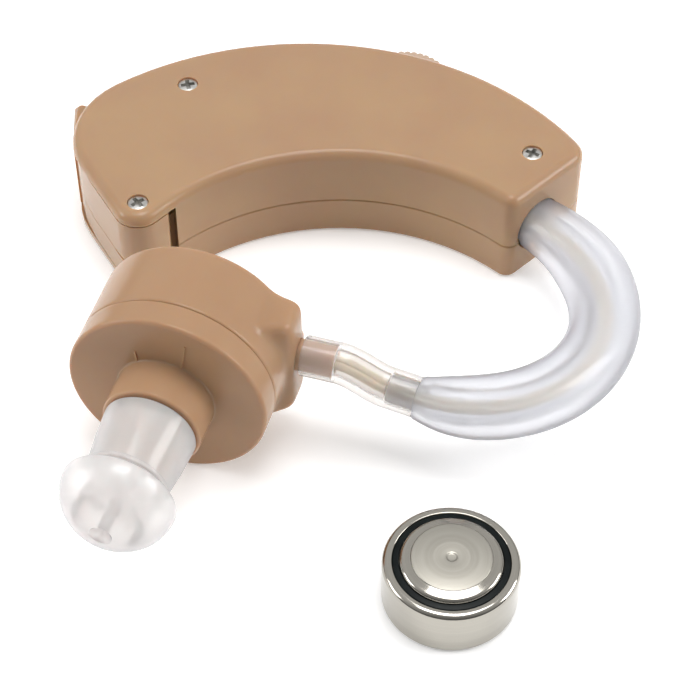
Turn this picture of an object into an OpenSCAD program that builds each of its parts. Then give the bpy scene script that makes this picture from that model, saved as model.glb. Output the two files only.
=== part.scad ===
// Behind the ear hearing aid, lying on its side, with its button cell beside it.
// The origin is on the underside of the case, half way across it. Z is up.

/* [Case] */
// Thickness of the case, floor to roof
case_height = 10.2; // [9.8:0.1:11]
// Height of the joint between the two shells
parting_height = 4.1; // [3.8:0.1:4.4]
// Side wall of the shells
case_wall = 1.1; // [0.9:0.05:1.2]
// Roof of the top shell
roof_thickness = 1.1; // [1.05:0.05:1.2]
// Floor of the bottom shell
floor_thickness = 1.1; // [0.8:0.05:1.2]
// Rounding of the roof's edge
top_edge_radius = 1; // [0.6:0.05:1.05]
// Rounding of the floor's edge
bottom_edge_radius = 0.5; // [0.3:0.05:0.8]
// Depth of the groove along the joint of the shells
seam_groove_depth = 0.12; // [0.05:0.01:0.2]
// Long outer edge of the case, seen from above
back_radius = 30.9; // [30:0.1:32]
// Hollow edge that faces the ear
hollow_radius = 22; // [21.5:0.1:22.5]
// How far the hollow edge's centre lies beside the outer edge's
hollow_offset_x = 3.5; // [3:0.1:4]
// How far the hollow edge's centre lies below the outer edge's
hollow_offset_y = 8.2; // [8:0.1:8.8]
// Direction of the hook end's near corner, from the hollow edge's centre
socket_end_at = 46; // [45:0.5:47]
// Direction of the battery end's pivot corner, from the same centre
battery_end_at = 140.6; // [139:0.2:142]
// Rounding of the near corner at the hook end
socket_near_radius = 1.2; // [1.15:0.05:1.6]
// Rounding of the far corner at the hook end
socket_far_radius = 2.2; // [1.6:0.1:3]
// Rounding of the corner that the door turns about
pivot_corner_radius = 2.3; // [2.2:0.05:2.6]
// Large rounding of the roof's corner by the nail lip
roof_corner_radius = 9; // [8:0.2:9.6]

/* [Screws] */
// Head of a case screw
screw_head_radius = 0.97; // [0.8:0.01:1]
// Height of a screw's head
screw_head_height = 0.7; // [0.5:0.05:0.8]
// Shank of a case screw
screw_radius = 0.5; // [0.35:0.05:0.55]
// Arm of the cross recess, across
recess_width = 0.28; // [0.2:0.02:0.32]
// Depth of the cross recess
recess_depth = 0.35; // [0.2:0.05:0.45]
// Screw post
post_radius = 1.3; // [1.1:0.05:1.4]

/* [Battery door] */
// Button cell, its radius
cell_radius = 5.8; // [5.6:0.05:5.9]
// Button cell, its height
cell_height = 5.4; // [5:0.1:5.4]
// Room round the cell in its bay
bay_clearance = 0.1; // [0.05:0.01:0.15]
// From the pivot to the middle of the bay
bay_distance = 9; // [8.9:0.05:9.2]
// Outer wall of the door
door_wall = 0.95; // [0.8:0.05:1]
// Inner rim of the bay
ring_wall = 0.8; // [0.6:0.05:0.9]
// Tray under the cell
tray_floor = 0.75; // [0.6:0.05:0.9]
// How far the tray's rim stays below the top of the cell
rim_step_height = 0.2; // [0.1:0.05:1]
// Gap between the door and the case
door_gap = 0.15; // [0.1:0.01:0.2]
// Slot that shows beside the door in the hollow edge
door_slot_width = 0.7; // [0.5:0.05:0.8]
// Reach of the door's barrel on the slot's side
barrel_radius = 2.75; // [2.6:0.05:2.8]
// Post that the door turns on
pivot_post_radius = 1.1; // [1:0.05:1.2]
// Running clearance of a turning fit
running_clearance = 0.05; // [0.03:0.01:0.08]
// How far the nail lip stands out at its upper end
lip_depth = 0.65; // [0.4:0.05:0.8]
// Rounding of the nail lip
lip_radius = 0.85; // [0.7:0.05:1]

/* [Volume wheel] */
// Radius over the knurls
wheel_radius = 4.5; // [4.2:0.05:4.6]
// Thickness of the wheel
wheel_thickness = 2.6; // [2.2:0.1:2.8]
// How far the wheel stands out of the back
wheel_exposed_depth = 2; // [1.6:0.1:2.2]
// Place of the wheel round the back
wheel_at = 69.3; // [67:0.1:72]
// Depth of the knurls
knurl_depth = 0.22; // [0.1:0.01:0.3]
// Number of knurls
knurls = 40; // [32:1:48]
// Gap round the wheel in its slot
wheel_gap = 0.3; // [0.2:0.02:0.35]
// Shaft of the wheel
shaft_radius = 0.8; // [0.6:0.05:0.9]

/* [Circuit] */
// Thickness of the circuit board
board_thickness = 0.8; // [0.6:0.05:0.9]
// Room between the wheel and the roof
wheel_roof_gap = 0.5; // [0.45:0.05:0.6]
// Gap between the board and the walls
board_gap = 0.4; // [0.3:0.05:0.5]
// Volume control under the wheel
control_radius = 4; // [3.5:0.1:4.2]
// Height of the volume control
control_height = 1.2; // [1:0.05:1.3]
// Microphone capsule
mic_radius = 2.25; // [2:0.05:2.3]
// Height of the microphone capsule
mic_height = 2.2; // [1.8:0.1:2.4]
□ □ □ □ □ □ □
### Task details:
List all lines in the material containing the string "that".

### The answer:
Turn this picture of an object into an OpenSCAD program that builds each of its parts. Then give the bpy scene script that makes this picture from that model, saved as model.glb. Output the two files only.
// Hollow edge that faces the ear
// Rounding of the corner that the door turns about
// Slot that shows beside the door in the hollow edge
// Post that the door turns on